L’esito alternante di ben dieci battaglie tra milizie rivali aveva fatto fuggire da Malakal tutta la popolazione civile, lasciandosi dietro morte e distruzione. Si era toccato il fondo, e risalire da quell’abisso sarebbe stato difficile.
Il 9 febbraio 2024, al termine della sua visita in Sud Sudan, il cardinale Michael Czerny, prefetto del Dicastero vaticano per lo Sviluppo Umano Integrale, commentava positivamente il suo breve soggiorno a Malakal: in una città che era stata rasa al suolo ha visto segni di rinascita.
Le sue parole mi ispirano due riflessioni. La prima mi porta a ripercorrere i faticosi anni di combattimenti e insicurezza, durante i quali pochissime persone osavano tornare in una città contestata da vari partiti belligeranti. L’accordo di pace del 2018 aveva riaperto qualche speranza, ma nonostante quell’accordo, Malakal rimaneva una realtà anomala. La popolazione della città contava appena qualche migliaio di persone, mentre il vicino campo Onu per la protezione dei civili ospitava oltre 30.000 persone sfollate dalla guerra, molte delle quali abitavano originariamente in città.

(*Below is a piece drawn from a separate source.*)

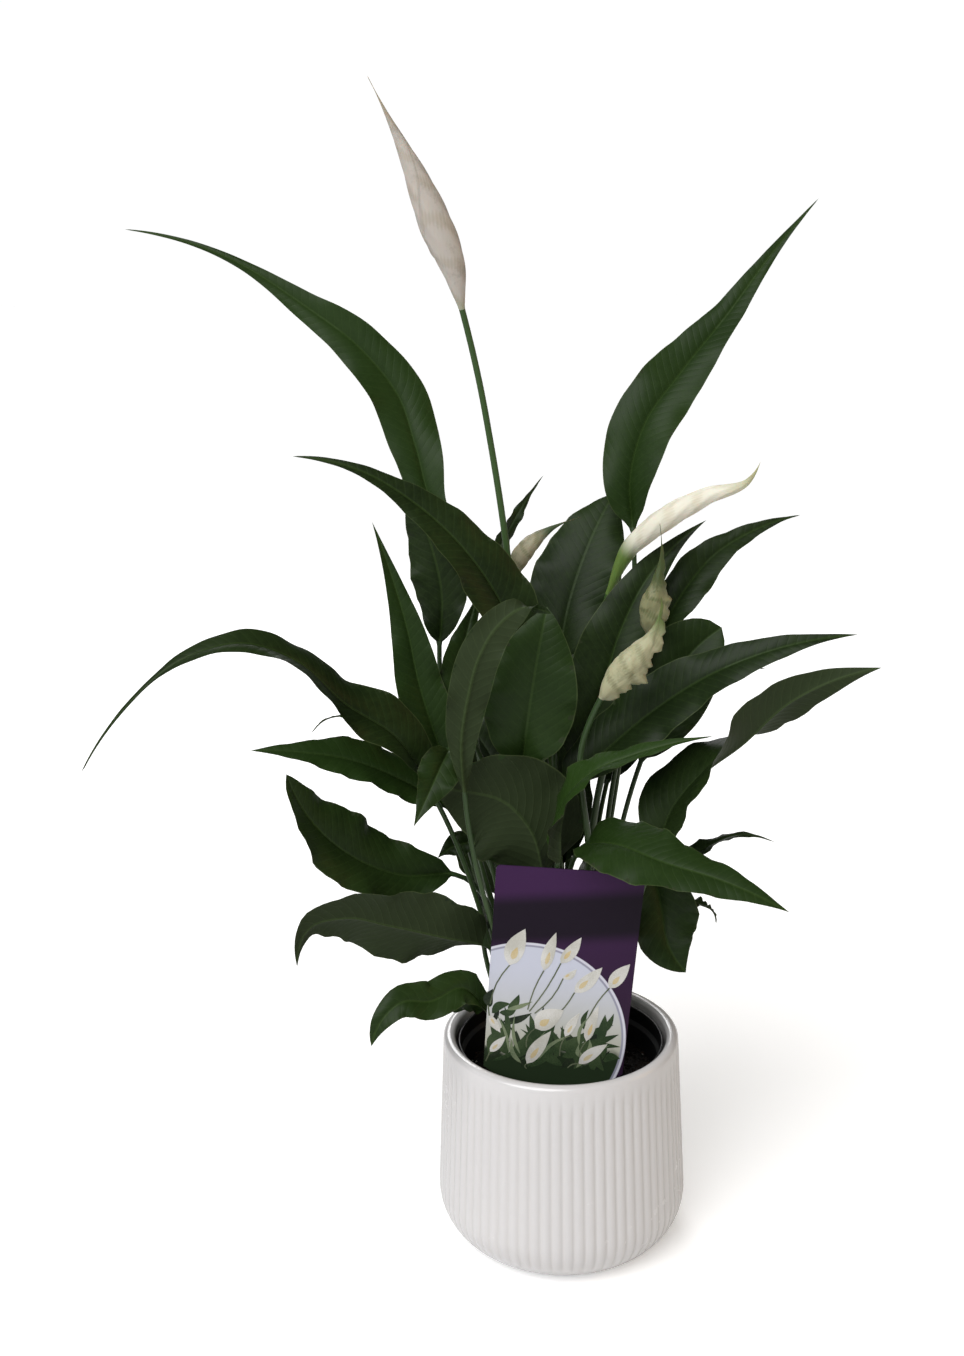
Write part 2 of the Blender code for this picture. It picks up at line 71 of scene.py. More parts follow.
# Pots
POT_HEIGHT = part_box("cover_pot")[1].z
POT_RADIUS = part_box("cover_pot")[1].x
POT_WALL = 7 * MM
POT_FLOOR = 6 * MM
FOOT_RADIUS = 44 * MM
FOOT_HEIGHT = 30 * MM
RIM_RADIUS = 68 * MM
RIM_ROUND = 3 * MM
REEDS = 72
REED_DEPTH = 0.75 * MM
REED_LOW = 9 * MM
REED_HIGH = POT_HEIGHT - 8 * MM
REED_FADE = 7 * MM
POT_SIDES = 8 * REEDS
NURSERY_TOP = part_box("nursery_pot")[1].z
NURSERY_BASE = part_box("nursery_pot")[0].z
NURSERY_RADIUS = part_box("nursery_pot")[1].x
NURSERY_STEP = 2 * MM
NURSERY_WALL = 1.5 * MM
NURSERY_LIP = 10 * MM
NURSERY_FOOT = 42.2 * MM
DRAIN_HOLES = 6
DRAIN_RADIUS = 4 * MM
DRAIN_REACH = 24 * MM

# Soil
SOIL_CROWN = 2 * MM
SOIL_BASE, SOIL_HIGH = (corner.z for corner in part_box("soil"))
SOIL_TOP = SOIL_HIGH - SOIL_CROWN
SOIL_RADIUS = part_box("soil")[1].x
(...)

Fino ad oggi chi viene a Malakal non comprende come possa continuare una tale separazione della cittadinanza. Le tradizionali divisioni etniche del passato nel moderno Sud Sudan sono state largamente politicizzate, così che la convivenza e la condivisione delle risorse risultano davvero difficili.
Papa Francesco ha ripetutamente lanciato l’allarme sui nazionalismi e sulla convinzione che si possano privilegiare gli interessi del proprio gruppo ad esclusione degli altri. La divisione che ancora affligge la città di Malakal è un esempio lampante delle conseguenze negative di questa convinzione, così che creare una società omogenea diventa pressoché impossibile.
Per distruggere la città sono bastati poco più di due mesi, ma a un decennio di distanza la ricostruzione, anzitutto del tessuto sociale, non è ancora completa. Negli ultimissimi anni si sono comunque visti dei cambiamenti, in parte causati da fattori al di fuori del controllo umano. Le alluvioni causate dal cambiamento climatico hanno portato a Malakal quasi 2.000 sfollati e la guerra scoppiata il 15 aprile 2023 nel vicino Sudan ha contribuito a cambiare la demografia della città, che attualmente ospita un grande campo profughi.
Le persone, arrivate per ragioni indipendenti dalla propria volontà, stanno comunque restituendo alla città la vivacità che la caratterizzava prima della distruzione. Dopo 10 anni di desolazione, la zona del mercato è tornata a brulicare di gente, e l’8 febbraio scorso il cardinale Czerny ha visto una chiesa affollatissima per la celebrazione della sudanese Santa Bakhita.
Quasi senza rendersene conto, la gente di Malakal sta ricostruendo la propria città. Ad esempio, la chiesa di Santa Bakhita, a cui era stato rimosso persino il tetto, ora è stata riparata e riaperta al culto. Malakal sta faticosamente rinascendo. È una dinamica comune a tante altre città che hanno conosciuto gli effetti devastanti della guerra.
La mia seconda riflessione è connessa a questi eventi di distruzione e morte, che continuano a ripetersi ciclicamente nella storia umana. Ciò che è stato costruito con fatica da tante generazioni può venire demolito rapidamente, in Sud Sudan e in tanti altri teatri delle guerre contemporanee: Ucraina, Palestina, Sudan...
Se è vero che dalla storia impariamo a non commettere gli stessi errori, nel caso di Malakal, città funestata in pochi mesi da 12 battaglie, spero che l’esperienza del 2014 serva a fare oggi scelte durature di rinascita e di pace: mai più la guerra!